'''

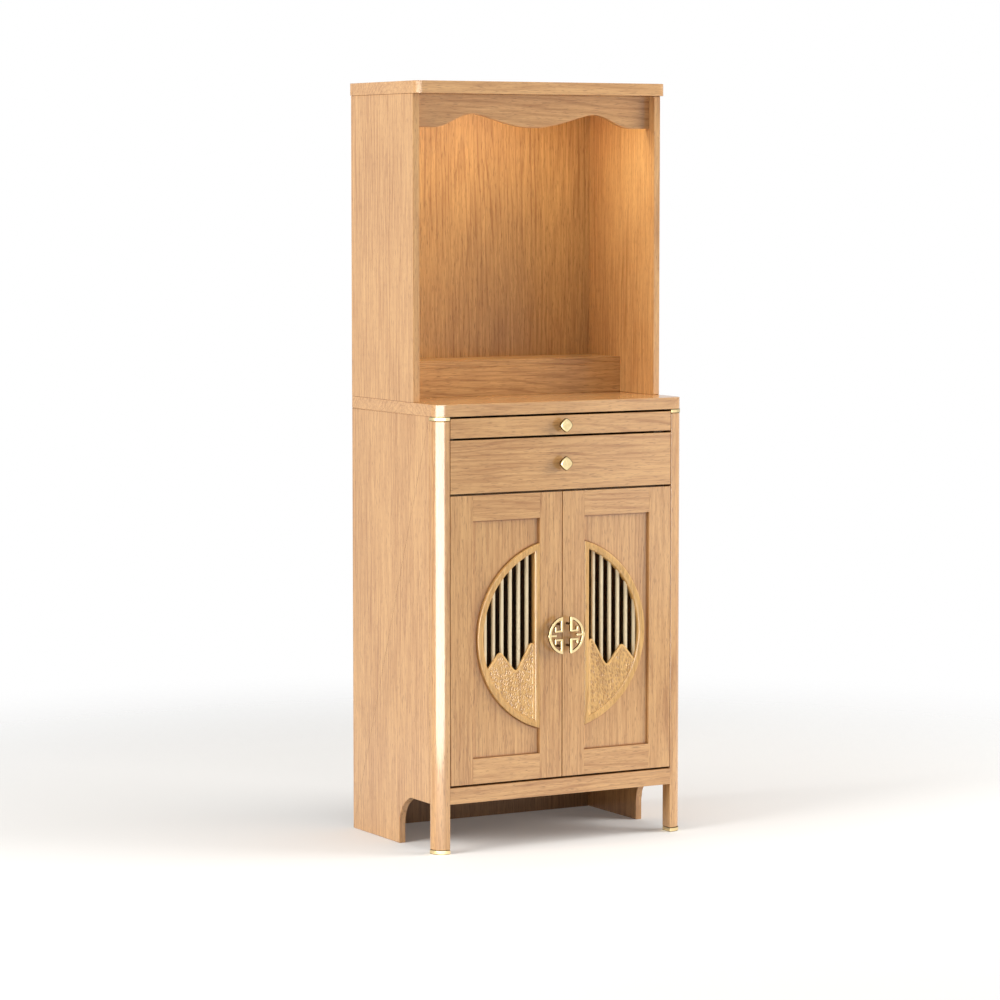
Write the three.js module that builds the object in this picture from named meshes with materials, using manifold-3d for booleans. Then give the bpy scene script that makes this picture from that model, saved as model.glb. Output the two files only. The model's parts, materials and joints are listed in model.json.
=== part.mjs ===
// Household altar cabinet in oak with brass fittings: a two-door base with a drawer and a pull-out
// tray, and an open niche above it. Millimetres, +Z up, -Y is the front, +X is the right-hand side.
// The pieces are laid out from the front plane of the doors (y = 0) and the floor (z = 0). The whole
// cabinet is then moved so that the origin is the middle of its footprint, pulls included.

import * as THREE from 'three';
import * as BufferGeometryUtils from 'three/addons/utils/BufferGeometryUtils.js';
import Module from 'manifold-3d';

const wasm = await Module();
wasm.setup();

// Base carcass
const carcassWidth = 600;
const carcassDepth = 380;
const sideThickness = 15;
const backThickness = 10;
const panelThickness = 15;

// Posts with their brass collars and feet
const postWidth = 31.5;
const postDepth = 30;
const cornerRadius = 25;
const collarHeight = 8.5;
const footHeight = 9;
const brassProud = 1;

// Front, from the floor up
const legClearance = 104;
const railHeight = 34;
const doorHeight = 603;
const drawerFrontHeight = 110.5;
const trayFrontHeight = 40.5;
const counterThickness = 25;
const frontGap = 4.5;
const frontThickness = 20;
const postGap = 1.5;
const doorGap = 2;

// Arch cut into the foot of each side panel
const rearLegDepth = 213;
const archRadius = 64;

// Niche
const nicheHeight = 639;
const nicheSetback = 100;
const capThickness = 26;
const capSideOverhang = 2;
const capFrontOverhang = 20;
const capCornerRadius = 16;
const nicheEdgeRadius = 2.5;
const valanceSetback = 21;
const valanceThickness = 15;
const valanceDrop = 69;
const valanceRise = 28;
const valanceShoulder = 47;
const valancePeakInset = 137;
const valanceSkew = 0.8;
const riserHeight = 77;
const riserDepth = 132;
const riserThickness = 15;
const lightEndGap = 35;
const lightWidth = 18;
const lightHeight = 8;
const lightSetback = 12;

// Doors
const frameWidth = 53;
const panelRecess = 7;
const doorPanelThickness = 8;
const moonStileGap = 11;
const moonRingWidth = 14;
const moonBarWidth = 12;
const moonDepth = 15;
const moonProud = 1.5;
const insertClearance = 0.3;
const slatCount = 6;
const slatWidth = 7;
const slatDepth = 6;
const firstSlatInset = 15;
const lastSlatInset = 8;
const mountainInset = 1;
const mountainThickness = 5.5;

// Mountain outline, as shares of the clear width of the half-moon: across from its bar, and down from
// the middle of the doors
const mountainBarShoulder = { across: 0, down: 0.127 };
const mountainInnerPeak = { across: 0.053, down: 0.069 };
const mountainValley = { across: 0.347, down: 0.576 };
const mountainOuterPeak = { across: 0.67, down: 0.212 };
const mountainRingShoulder = 0.51;
const mountainTip = 0.057;

// Door handles, each half of a pierced disc
const handleReach = 20;
const handleThickness = 7;
const handleRadius = 40;
const handleBand = 6;
const handleSplit = 2.4;
const handleEdge = 9;
const fretBar = 5;
const fretGap = 14;
const fretArm = 19.5;
const fretHook = 7.5;
const tongueLength = 17;
const tongueWidth = 4.4;
const bumpHeight = 14;
const bumpReach = 1.8;
const pegRadius = 3;
const pegSpacing = 46;

// Knobs
const knobReach = 20;
const knobWidth = 30;
const knobThickness = 9;
const knobBevel = 2;
const knobClip = 2.5;
const knobStemRadius = 5;

// Tray, drawer and what carries them
const trayBoardThickness = 12;
const trayBoardLift = 4;
const trayRearGap = 20;
const boxSideClearance = 9;
const runnerWidth = 42;
const runnerHeight = 14;
const slideClearance = 0.5;
const drawerBoxHeight = 88;
const drawerRearGap = 30;
const drawerBoxThickness = 12;
const drawerBottomThickness = 6;
const drawerBottomLift = 6;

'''

*PROBLEM DESCRIPTION*: Return the lines above precisely as they appear, beginning at the first line and ending at the line with "const lightSetback = 12;", and nothing after it.

*SOLUTION TO THIS EXERCISE*:
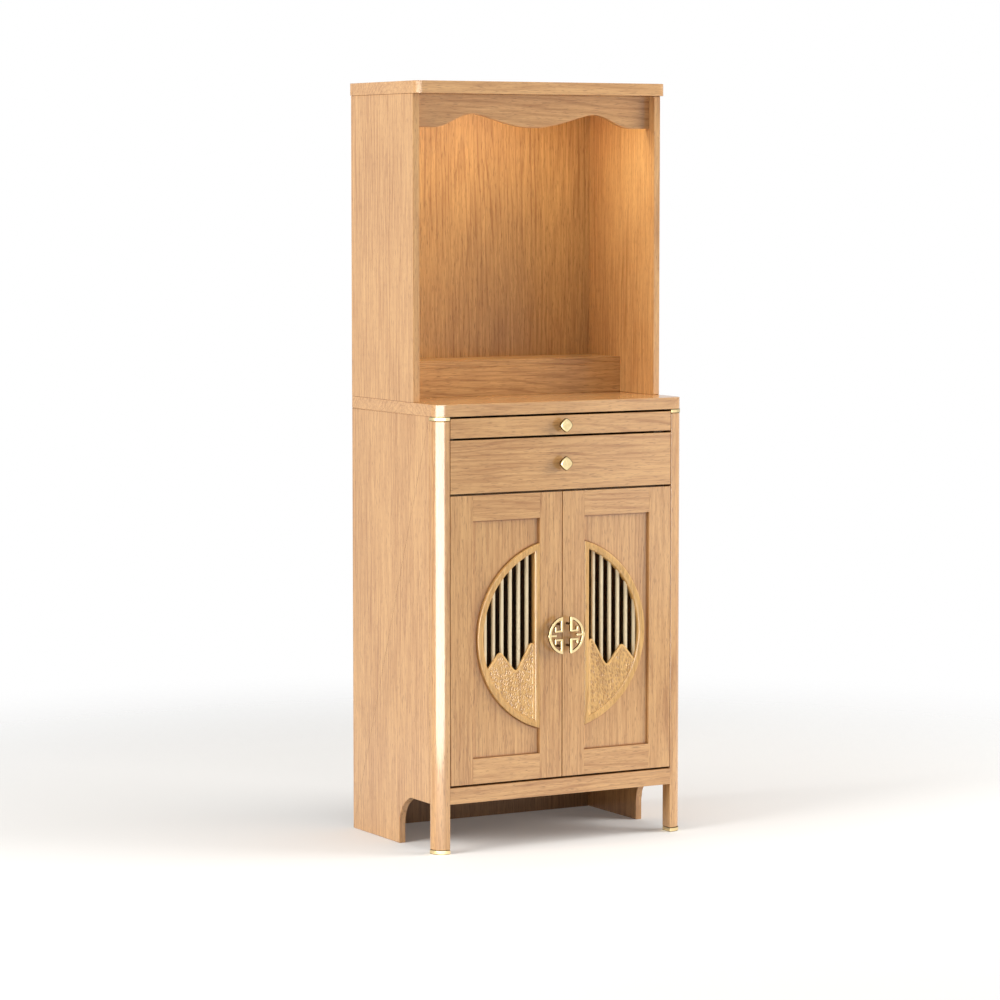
Write the three.js module that builds the object in this picture from named meshes with materials, using manifold-3d for booleans. Then give the bpy scene script that makes this picture from that model, saved as model.glb. Output the two files only. The model's parts, materials and joints are listed in model.json.
=== part.mjs ===
// Household altar cabinet in oak with brass fittings: a two-door base with a drawer and a pull-out
// tray, and an open niche above it. Millimetres, +Z up, -Y is the front, +X is the right-hand side.
// The pieces are laid out from the front plane of the doors (y = 0) and the floor (z = 0). The whole
// cabinet is then moved so that the origin is the middle of its footprint, pulls included.

import * as THREE from 'three';
import * as BufferGeometryUtils from 'three/addons/utils/BufferGeometryUtils.js';
import Module from 'manifold-3d';

const wasm = await Module();
wasm.setup();

// Base carcass
const carcassWidth = 600;
const carcassDepth = 380;
const sideThickness = 15;
const backThickness = 10;
const panelThickness = 15;

// Posts with their brass collars and feet
const postWidth = 31.5;
const postDepth = 30;
const cornerRadius = 25;
const collarHeight = 8.5;
const footHeight = 9;
const brassProud = 1;

// Front, from the floor up
const legClearance = 104;
const railHeight = 34;
const doorHeight = 603;
const drawerFrontHeight = 110.5;
const trayFrontHeight = 40.5;
const counterThickness = 25;
const frontGap = 4.5;
const frontThickness = 20;
const postGap = 1.5;
const doorGap = 2;

// Arch cut into the foot of each side panel
const rearLegDepth = 213;
const archRadius = 64;

// Niche
const nicheHeight = 639;
const nicheSetback = 100;
const capThickness = 26;
const capSideOverhang = 2;
const capFrontOverhang = 20;
const capCornerRadius = 16;
const nicheEdgeRadius = 2.5;
const valanceSetback = 21;
const valanceThickness = 15;
const valanceDrop = 69;
const valanceRise = 28;
const valanceShoulder = 47;
const valancePeakInset = 137;
const valanceSkew = 0.8;
const riserHeight = 77;
const riserDepth = 132;
const riserThickness = 15;
const lightEndGap = 35;
const lightWidth = 18;
const lightHeight = 8;
const lightSetback = 12;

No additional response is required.